If you are a Methodist, your religion was founded by John and Charles Wesley in England in 1744.

If you are an Episcopalian, your religion came from England to the American colonies. It formed a separate religion founded by Samuel Seabury in 1789.

f you are a Mormon (Latter-day Saints), Joseph Smith started your church in Palmyra, N.Y. in 1830.

If you worship with the Salvation Army, your sect began with William Booth in London in 1865.

If you are a Christian Scientist, you look to 1879 as the year your religion was founded by Mary Baker Eddy.

If you are a Jehovah's Witness, your religion was founded by Charles Taze Russell in Pennsylvania in the 1870s.

If you are Pentecostal, your religion was started in Little Rock, Arkansas in 1901.

If you are an agnostic, you profess an uncertainty or a skepticism about the existence of God.

If you are an atheist, you do not believe in the existence of God.
 

Scott1

Well-Known Member
** MOD POST **

From the FAQ Forum RULES:
4.) Each individual religion forum is there for that religion's education and people who abide by that religion to discuss in their religious conversations. We will not tolerate any outside debate about that specific religion in that specific forum. If you wish to have some inner debate about the context in that post within that religion that is fine, BUT NO OUTSIDE DEBATE OR VIEW POINTS ALLOWED. We have other forums for that specific reason.

This member posted the thread in the Roman Catholic section....not a debate or discussion forum.... please keep comments unrelated to this topic out of the thread.

Scott
 

johnnys4life

Pro-life Mommy
Surely someone must have been the "first" Catholic Pope? Surely there must have been a time when it "officially" began?
 

Crystallas

Active Member
Well.. First Official Pope was Gelasius in 492. But the Pontificate has been a tradition since Peter.
But with the apostiles and the way we view a Pope today has significantly changed. But it has not taken away from any of these great mans lives. You may even read how there was the rebellion from Peter with Simon Magus and how his views became rejected by Peter. This is also an interesting read and it becomes more so a debate because he used the word Catholic in its raw non-modern day propper meaning, which it means "universal to all." So this lead a lot of followers to believe that Peter was a "Pope" but not a "Catholic Pope." But of course Peter wasnt, this wouldnt mean that the foundation of the Catholic Churches Pontificate royalty was derived elsewhere.
I dont know if that made any sence, but this is a question that cannot be answered, thats the only reason why I say Pope Gelasius was the first. He was Official, and held the title Pope and not only Pontificate.
 
The pontificate was a position in Ancient Rome. The Pontif Maximus was the master bridge builder long before the Church took the title.
 

Scott1

Well-Known Member
Crystallas said:
Well.. First Official Pope was Gelasius in 492. But the Pontificate has been a tradition since Peter.
"Official"???.... nonesense...

....the Primacy of Peter is based upon the episcopate in Rome... the original title of the Papacy was the "Vicar of Peter".

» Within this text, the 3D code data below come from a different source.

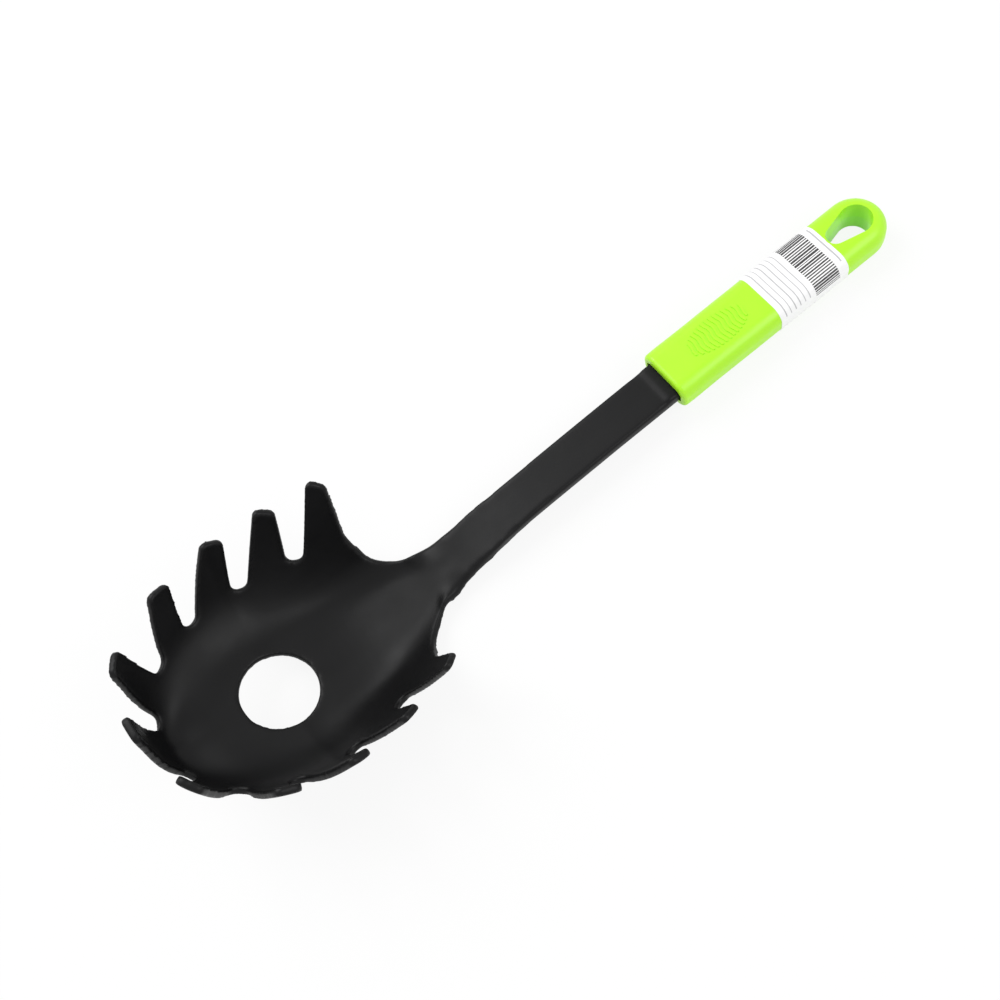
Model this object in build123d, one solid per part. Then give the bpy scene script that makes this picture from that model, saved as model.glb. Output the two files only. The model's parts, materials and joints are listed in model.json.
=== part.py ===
from build123d import *
import math
import os

# Pasta server: black nylon toothed scoop on a flat shaft, green sleeve handle, paper label.
# Modelled with the drain hole's axis upright, then laid down as it rests on a table.
# Lengths in millimetres, angles in degrees.

# Scoop
drain_radius = 13.25
floor_wall = 2.8
tip_wall = 2.6
apex = (0.0, 0.0, 52.0)

# Shaft
shaft_half_width = 7.95
shaft_thickness = 5.0
shaft_end = 156
neck_start = 70
reach = 300

# Handle sleeve
handle_slope = 20.9
handle_length = 96.6
handle_mouth = (155.0, 0.0, 58.9)
handle_thickness = 13.3
mouth_half_width = 10.8
grip_half_width = 10.9
grip_round = 5.2
rim_round = 1.4
mouth_pocket = 3.0
mouth_gap = 0.8
full_seat = 4.0
socket_depth = 62.0
tang_width = 13.0
tang_thickness = 4.0
catch_place = 48.0
catch_radius = 2.5
catch_height = 0.5
fit_gap = 0.15
tang_edge_round = 0.6
socket_edge_round = 0.7
mouth_edge_round = 2.4
tang_point = 0.5

# Hanging hole
hang_small_x = 77.0
hang_small_r = 3.2
hang_big_x = 86.0
hang_big_r = 5.4
hang_draft = 0.35

# Thumb pad
pad_x = 24.0
pad_length = 25.0
pad_width = 11.0
pad_ribs = 14
pad_pitch = 1.7
pad_rib_width = 0.8
pad_rib_height = 0.35
pad_wave = 0.35
pad_wave_length = 7.0

# Label
label_thick = 0.15
label_start = 43.0
label_end = 73.0
label_low = -4.2

# Table pose
lie_angle = 22.4
lie_x = 112.26
lie_z = 13.64


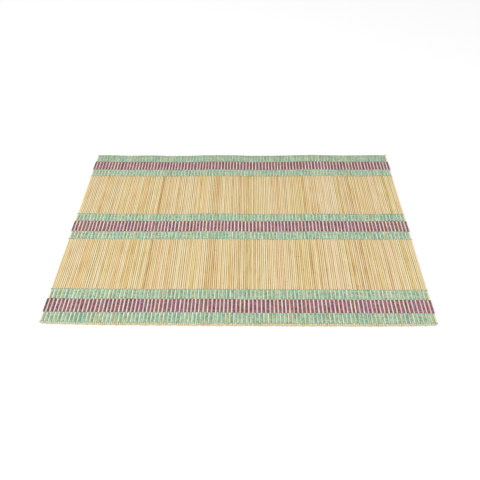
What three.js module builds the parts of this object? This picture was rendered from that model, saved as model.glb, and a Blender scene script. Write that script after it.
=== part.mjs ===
// A flat bamboo placemat. Straight bamboo sticks lie side by side from the near edge to the far
// edge, and three bands of coloured cotton thread, woven over and under them, bind them into a mat.
// Each band is a purple stripe between two green ones.
// Millimetres. +X runs along the mat, across the sticks; +Y runs along the sticks to the far edge;
// +Z is up. The origin is the middle of the underside.
import * as THREE from "three";

// Driving dimensions
const MAT = { length: 450, depth: 300 };
const STICK = {
  count: 191, // an odd number, so that a purple float closes the weave at both ends
  thickness: 1.5,
  crownShare: 0.56, // width of the flat crown, as a share of the pitch
  webThickness: 0.6, // where neighbouring sticks meet, at the bottom of the groove
  endInset: 0.5, // how far the groove stops short of the stick's end
  endUneven: 1.1, // the shortest stick's end lies this far inside the longest's
  crownUneven: 0.14, // the thinnest stick is thinner than the thickest by this
};
const THREAD = {
  floatThickness: 0.45, // the thread where it floats over a stick
  dipThickness: 0.2, // where it dives between two sticks
  floatShare: 0.44, // flat top of a float, as a share of two pitches
  riseShare: 0.09, // the slope at each side of a float, as a share of two pitches
};
const CLEARANCE = 0.3; // between any two pieces
const STRIPE_WIDTH = { green: 14.2, purple: 18.2 };
const EDGE_MARGIN = 2.2; // bare stick ends outside the near and far bands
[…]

According to a well-known Catholic theologian:
"The essential point, in my opinion, has already become plain: the martyrdom of Peter in Rome fixes the place where his function continues. The awareness of this fact can be detected as early as the first century in the Letter of Clement,..."
But with the apostiles and the way we view a Pope today has significantly changed.
Not much... but yes, it has changed a bit over the years. Vatican II helped "steer the ship" back closer to the true nature of the One, Holy, Catholic and Apostolic Church.

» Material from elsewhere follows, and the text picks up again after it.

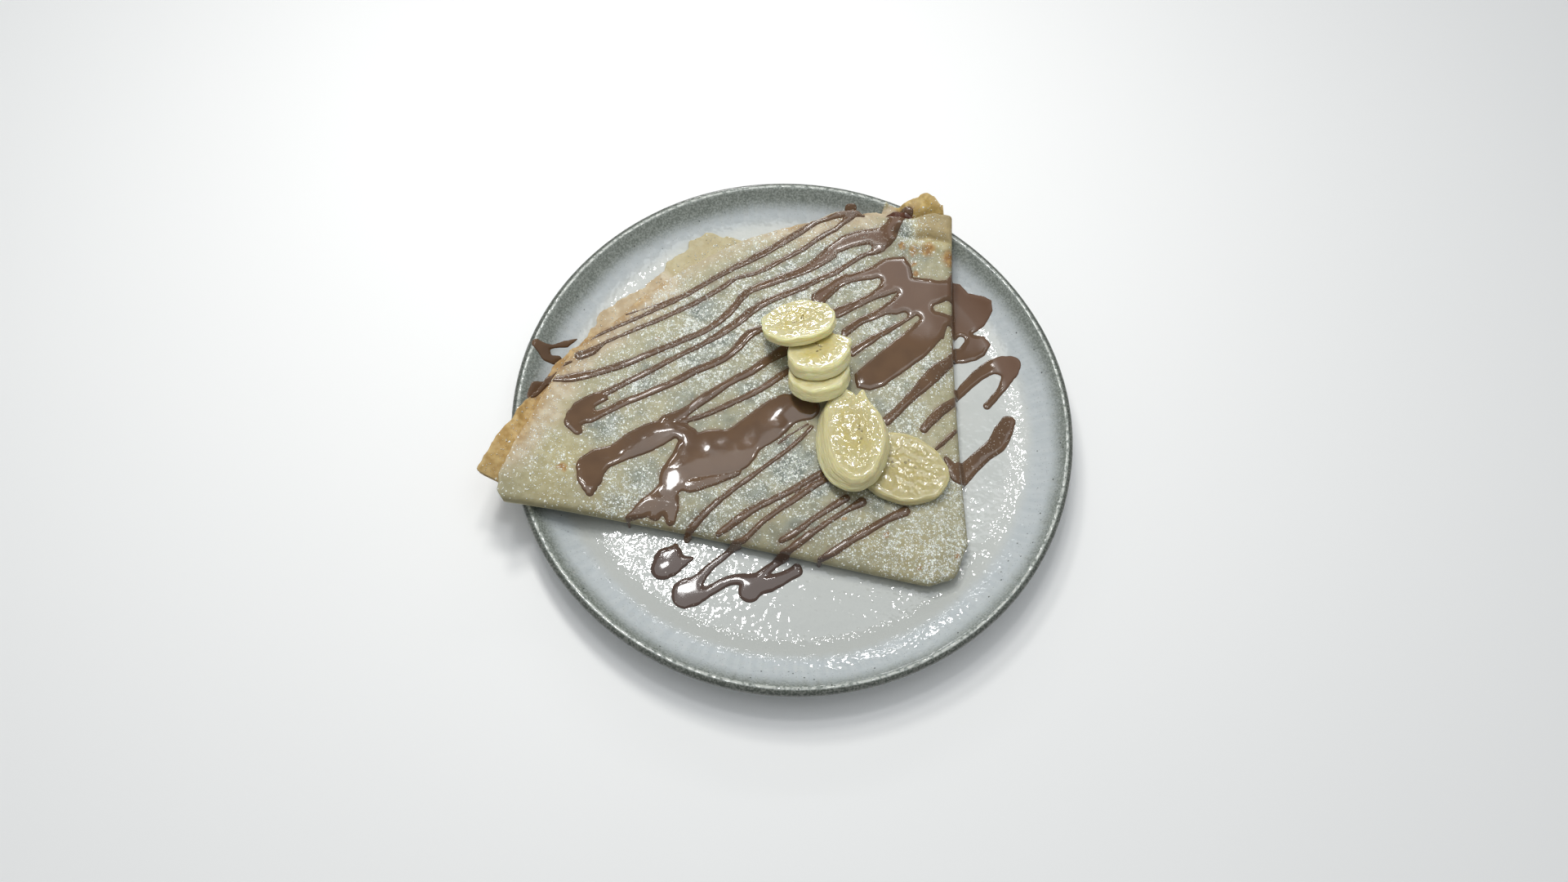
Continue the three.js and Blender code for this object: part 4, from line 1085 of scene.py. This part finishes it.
def place_camera():
    """The photo's camera: it looks down on the plate from the near side, slightly rolled."""
    elevation, roll = math.radians(66.1), math.radians(6.58)
    target, distance = Vector((-3.3, -13.4, 17.0)), 480.0
    back = Vector((0, -math.cos(elevation), math.sin(elevation)))
    right = Vector((1, 0, 0))
    up = back.cross(right)
    across = right * math.cos(roll) + up * math.sin(roll)
    upward = up * math.cos(roll) - right * math.sin(roll)
    camera = bpy.data.objects.new("camera", bpy.data.cameras.new("camera"))
    camera.data.sensor_width = 36
    camera.data.sensor_fit = "HORIZONTAL"
    camera.data.lens = 24.91
    camera.data.clip_start = 0.01
    spot = (target + back * distance) * MM + Vector(AXIS)
    camera.matrix_world = Matrix.Translation(spot) @ Matrix((across, upward, back)).transposed().to_4x4()
    bpy.context.scene.collection.objects.link(camera)
    bpy.context.scene.camera = camera


def add_light(name, spot, aim, width, length, power, colour=(1, 1, 1), glint=True, shade=True):
    """Rectangular lamp that aims at a place. It may be left out of glints or out of plain shading."""
    light = bpy.data.lights.new(name, "AREA")
    light.shape = "RECTANGLE"
    light.size, light.size_y = width * MM, length * MM
    light.energy, light.color = power, colour
    lamp = bpy.data.objects.new(name, light)
    direction = (Vector(aim) - Vector(spot)).normalized()
    lamp.rotation_euler = direction.to_track_quat("-Z", "Y").to_euler()
    lamp.location = Vector(spot) * MM + Vector(AXIS)
    lamp.visible_glossy = glint
    lamp.visible_diffuse = shade
    bpy.context.scene.collection.objects.link(lamp)


# Lamps that only glint: place, width, length and power
GLINT_LAMPS = [
    ("lamp_curls", (-400, 610, 1400), 44, 26, 0.2),
    ("lamp_left", (-266, 598, 1400), 90, 40, 0.7),
    ("lamp_middle", (0, 668, 1400), 70, 40, 0.55),
    ("lamp_wall", (400, 330, 1400), 90, 60, 0.8),
    ("lamp_fruit", (-386, 657, 1060), 110, 80, 0.8),
    ("lamp_stack", (-320, 1255, 380), 280, 110, 2.0),
]


def light_scene():
    """Soft fill, a soft key from the far left and the small lamps that glint in the sauce and glaze."""
    world = bpy.data.worlds.new("studio")
    world.use_nodes = True
    background = world.node_tree.nodes["Background"]
    background.inputs["Color"].default_value = (0.96, 0.99, 1.0, 1)
    background.inputs["Strength"].default_value = 0.29
    bpy.context.scene.world = world
    bpy.context.scene.view_settings.view_transform = "Standard"
    centre = (0, 0, 10)
    add_light("key_far", (-150, 250, 480), centre, 80, 80, 0.80, (1.0, 0.99, 0.95), glint=False)
    add_light("key_near", (-70, 170, 520), centre, 80, 80, 0.62, (1.0, 0.99, 0.95), glint=False)
    add_light("ceiling_panel", (0, 125, 1400), (0, 125, 0), 1400, 850, 5.2, (0.93, 0.97, 1.0))
    add_light("lamp_glaze", (-200, 345, 1400), centre, 170, 130, 2.2)
    add_light("lamp_pool", (-190, 560, 1400), centre, 60, 30, 0.35)
    add_light("far_strip", (-300, 2300, 1300), centre, 2600, 26, 4.4, (0.97, 0.98, 1.0))
    for name, spot, width, length, power in GLINT_LAMPS:
        add_light(name, spot, centre, width, length, power, shade=False)


def make_floor(material):
    half = 4000.0
    corners = [(-half, -half, 0), (half, -half, 0), (half, half, 0), (-half, half, 0)]
    floor = add_mesh("floor", corners, [(0, 1, 2, 3)], material)


def settle(piece, slot, *nodes):
    """Puts a piece on its body and in place of its nodes; its material slot is not used."""
    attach(piece, "root")
    if nodes:
        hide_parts(*nodes)


place_camera()
light_scene()
make_floor(floor_material())
settle(make_plate(glaze_material()), "glazed_stoneware", "plate")
sauce, sauce_depth, sauce_height, sauce_dust = make_sauce(sauce_material())
settle(make_crepe(crepe_material(), sauce_depth), "crepe", "crepe")
settle(sauce, "hazelnut_spread", "crepe", "plate")
settle(make_spread(spread_material()), "hazelnut_spread", "hazelnut_spread")
flesh = banana_material()
for spec in SLICES:
    settle(make_slice(spec, flesh), "banana", f"banana_slice_{spec['number']}")
settle(make_sugar(sugar_material(), sauce_depth, sauce_height, sauce_dust), "crepe")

And to clear up another error about the Papacy:
The most noteworthy of the titles are Papa, Summus Pontifex, Pontifex Maximus, Servus servorum Dei. The title pope (papa) was, as has been stated, at one time employed with far more latitude. In the East it has always been used to designate simple priests. In the Western Church, however, it seems from the beginning to have been restricted to bishops (Tertullian, "De Pud." 13). It was apparently in the fourth century that it began to become a distinctive title of the Roman Pontiff. Pope Siricius (d. 398) seems so to use it (Ep. vi in P. L., XIII, 1164), and Ennodius of Pavia (d. 473) employs it still more clearly in this sense in a letter to Pope Symmachus (P. L., LXIII, 69). Yet as late as the seventh century St. Gall (d. 640) addresses Desiderius of Cahors as papa (P. L., LXXXVII, 265). Gregory VII finally prescribed that it should be confined to the successors of Peter.
http://www.newadvent.org/cathen/12260a.htm
 

James the Persian

Dreptcredincios Crestin
Scott,

Just a minor correction to your quote from New Advent. The title Pope has not always been used to signify simple priests in the East. A related word is used in the Romanian church for this, but it is more of a popular than official term. I don't know if this is the case in other local churches, but the wordsin Romanian are Popa for an Orthodox priest and Papa for a Pope. The usual word for a priest, however, is Preot. The point at which the quote certainly errs, however, is in saying the title is used only for simple priests. This is not the case at all. The usual title for the Patriarch of Alexandria and all Africa as well as the Coptic Patriarch is, and always has been, the Pope of Alexandria (which is why many Orthodox refer to your Pope as the 'Pope of Rome' rather than simply Pope). The East, then does have, amongst both my and the Oriental Orthodox communions, the tradition of applying the title Pope to particular Patriarchs and not just simple priests.

James
 

Scarlett

New Member
My spiritulism seems to have always been there. Although both my parents were catholic and I had been baptised as such. I feel I had a personal relationship from the begining when I started always talking to God. I devoloped this exercise of confession and communicating in church since I was little, and found that after I relieved my burdens to the Lord that I felt better about life. Carefree!
That is where I believe religion truly began. What do you think?